If you have time, patience, and planning you can save money during your renovation.
In my One Room Challenge Week 1 reveal post I asked if you’d be interested in learning how and where I saved money during this renovation. You said yes, please! So I’ve been keeping track of the areas of savings to share with you.
A big factor is that time was on our side. We started planning in advance and started our renovation during peak reno time: the fall. This meant that hardware stores had a lot of sales going on to take advantage of. The spring is also a peak renovation season for sales so watch those flyers.
Budget From The Beginning
An ideal budget was set, and as I started researching materials, finishes, construction, etc, it became obvious that our first budget wasn’t going to cut it. But I used this research to come up with a new budget with the goal to be under. Then decisions were made based on quality and cost-efficiency.
Saving On Tile
The first place we saved was on the tile. Instead of looking at gorgeous (and expensive) wall tiles, we focused on builder grade porcelain tiles. These are economically priced tiles because they look pretty standard and are made in large quantities. Porcelain floor tiles can be used on walls, but the bigger tile size usually means a lower price point. Another bonus of using a large tile is fewer grout lines, so less grout required and less maintenance. I opted for a modified grout with polymer additives for stain and mold resistance. There’s also no sealing required for this type of grout.
Instead of bullnose tiles for the finished edges, which you pay for by piece, we are using metal tile trim. The finish is matte black to match the faucet and tie in with the rest of the space. Then it looks done on purpose instead of like an after-thought.
The floor tiles need to be smaller so that they can be properly sloped for water drainage. I found just enough marble mosaic stones at a local flooring store for clearance prices. You can often get a smoking deal on in-stock products when you are clearing out a section of materials, especially during peak renovation times. That warehouse space is valuable.
Saving on Labor
A big area you can save on is labor. If you have some patience and are willing to learn how there are many things you can tackle yourself to save money during your renovation. Removing flooring, baseboards, drywall, cupboards, or any varying degree of demolition means you aren’t paying someone else for the work. If you have the skills and knowledge you may even be able to do things like electrical or plumbing. Or install drywall, mud, and tape, paint the walls, install flooring, install tiles, etc. You could save a lot by doing all the labor yourself.
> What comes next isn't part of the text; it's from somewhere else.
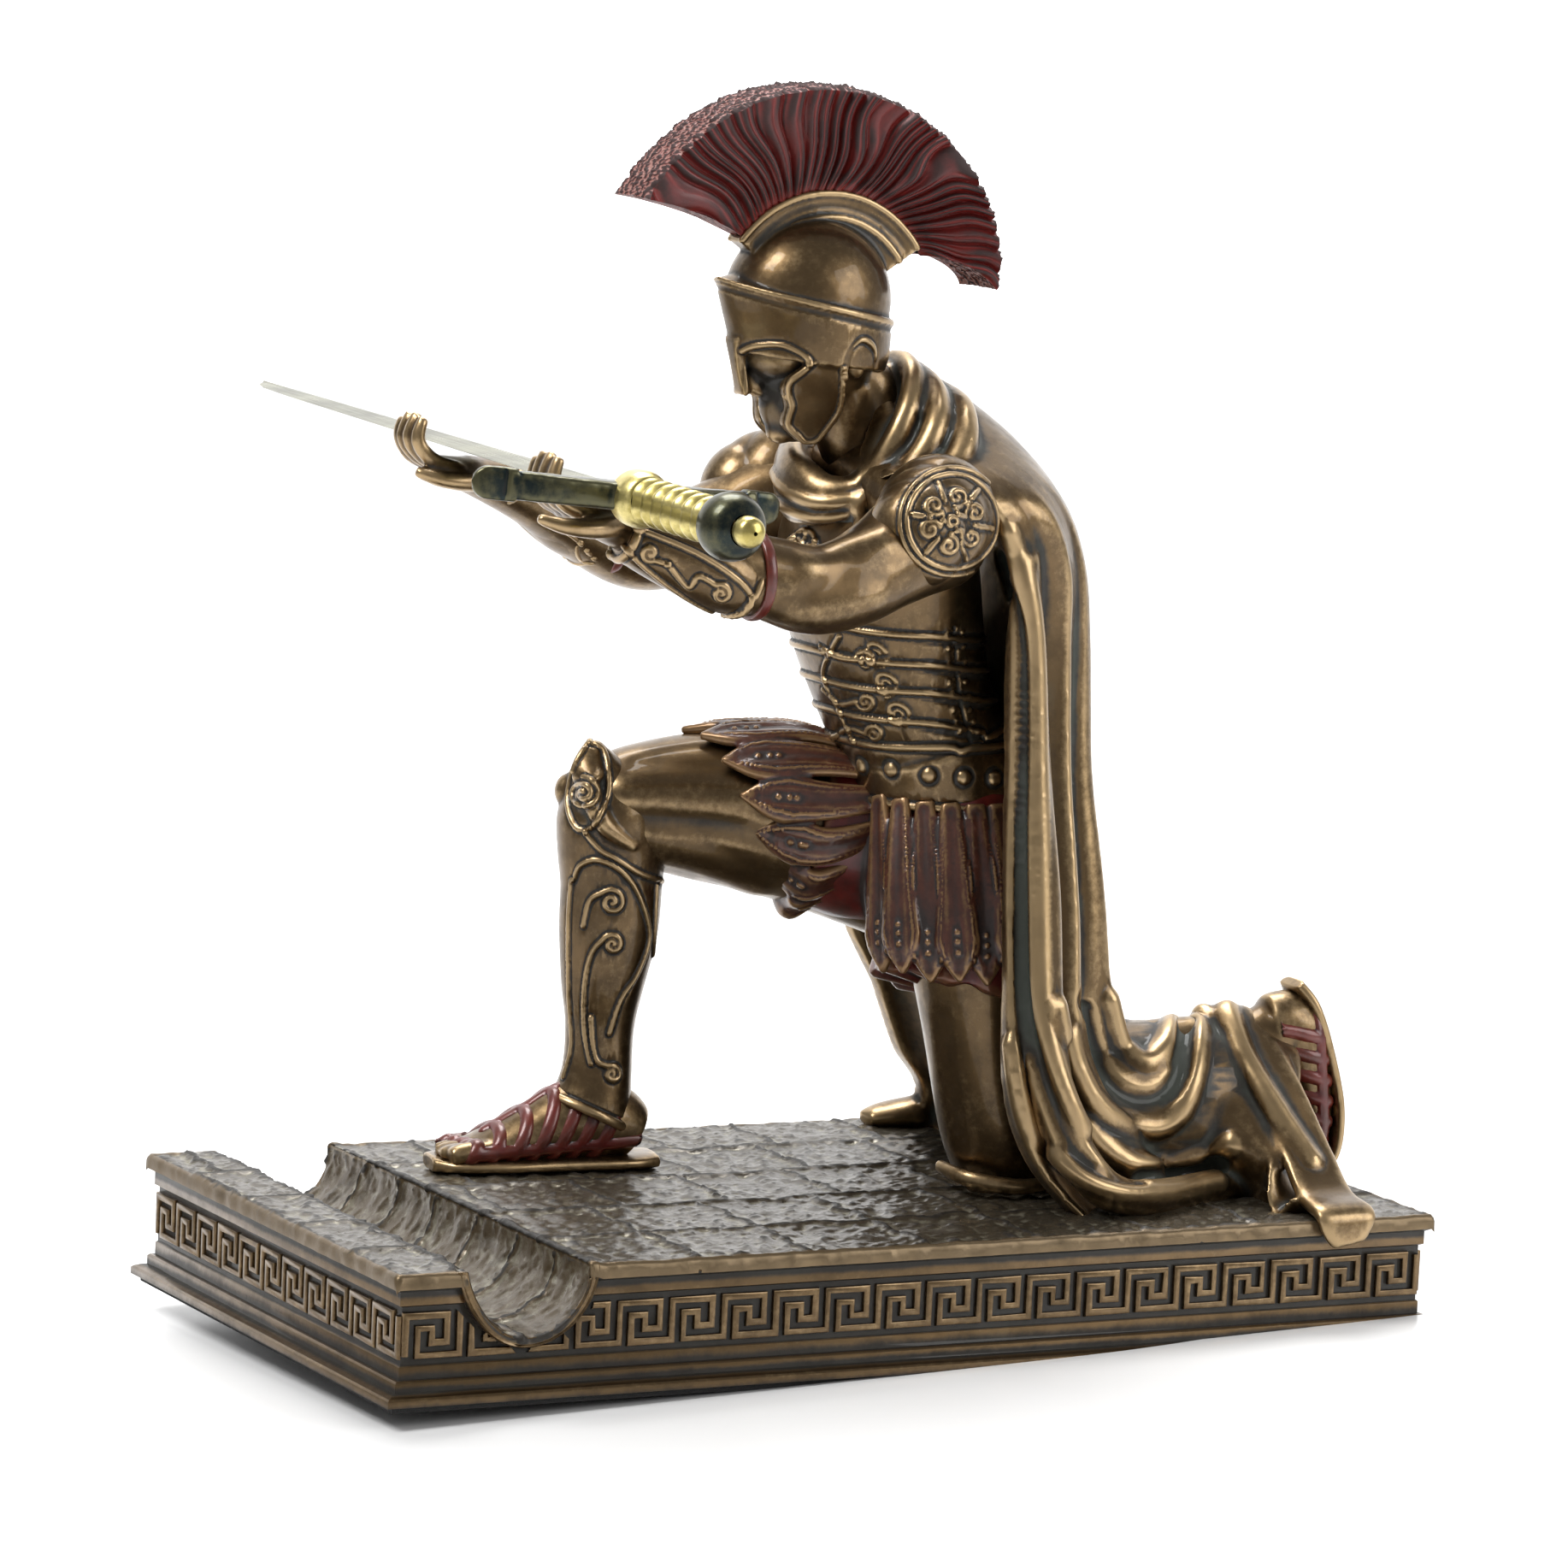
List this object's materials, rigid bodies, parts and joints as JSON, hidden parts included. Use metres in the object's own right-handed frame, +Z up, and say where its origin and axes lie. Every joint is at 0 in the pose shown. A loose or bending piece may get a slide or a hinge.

But if you get into a pickle, it can cost more to have a professional come in on short notice to fix your errors. So keep that in mind before taking on a big job.
This isn’t our first bathroom renovation. We’ve learned what we are and aren’t good at. We’re delegating accordingly by having a professional come in to build, plumb and wired the new shower area. But things like painting, flooring, cabinets, and basic plumbing we know we can handle ourselves.
Keep The Old
There’s a few things we are keeping the same in order to save money. The bedroom carpet is staying, the existing pocket door stays, the same baseboards and trim will be going back up but maybe in new spots. We are keeping the existing light fixtures and the large wall mirror.
There was flooring leftover from the basement installation and it will be used in our bathroom. The color was taken into consideration as the tile and other finishes were selected. This was a big area of savings.
Some of the metal finishes, like the toilet paper holder, are being spray painted to match the new matte black look. Spray paint is a lot cheaper than a new toilet paper holder! You could even spray paint cabinet handles and doorknobs! Which now that I mention it, may be added to the to-do list. Hmm..
Even the mirror bi-fold doors from the closet were salvaged and the mirrors will be repurposed!
We even considered just painting the vanity and countertop as a temporary refinishing job to match the bathroom, save money, and be replaced in another year or two. What changed our minds was how much we saved in other areas would allow us to get it all done in one swoop. No mental weight of the job not being “complete” hanging around, no taking things apart a second time, and no mess to clean up again.
Look Around Your Room
Take a look around or at your project. Are there areas you can easily identify as spots you can save money during your renovation, either repurposing what you already have or turning it into a DIY project? Write them all down as you think of them, and decide which ones are realistic areas of savings and which could end up being more trouble than its worth.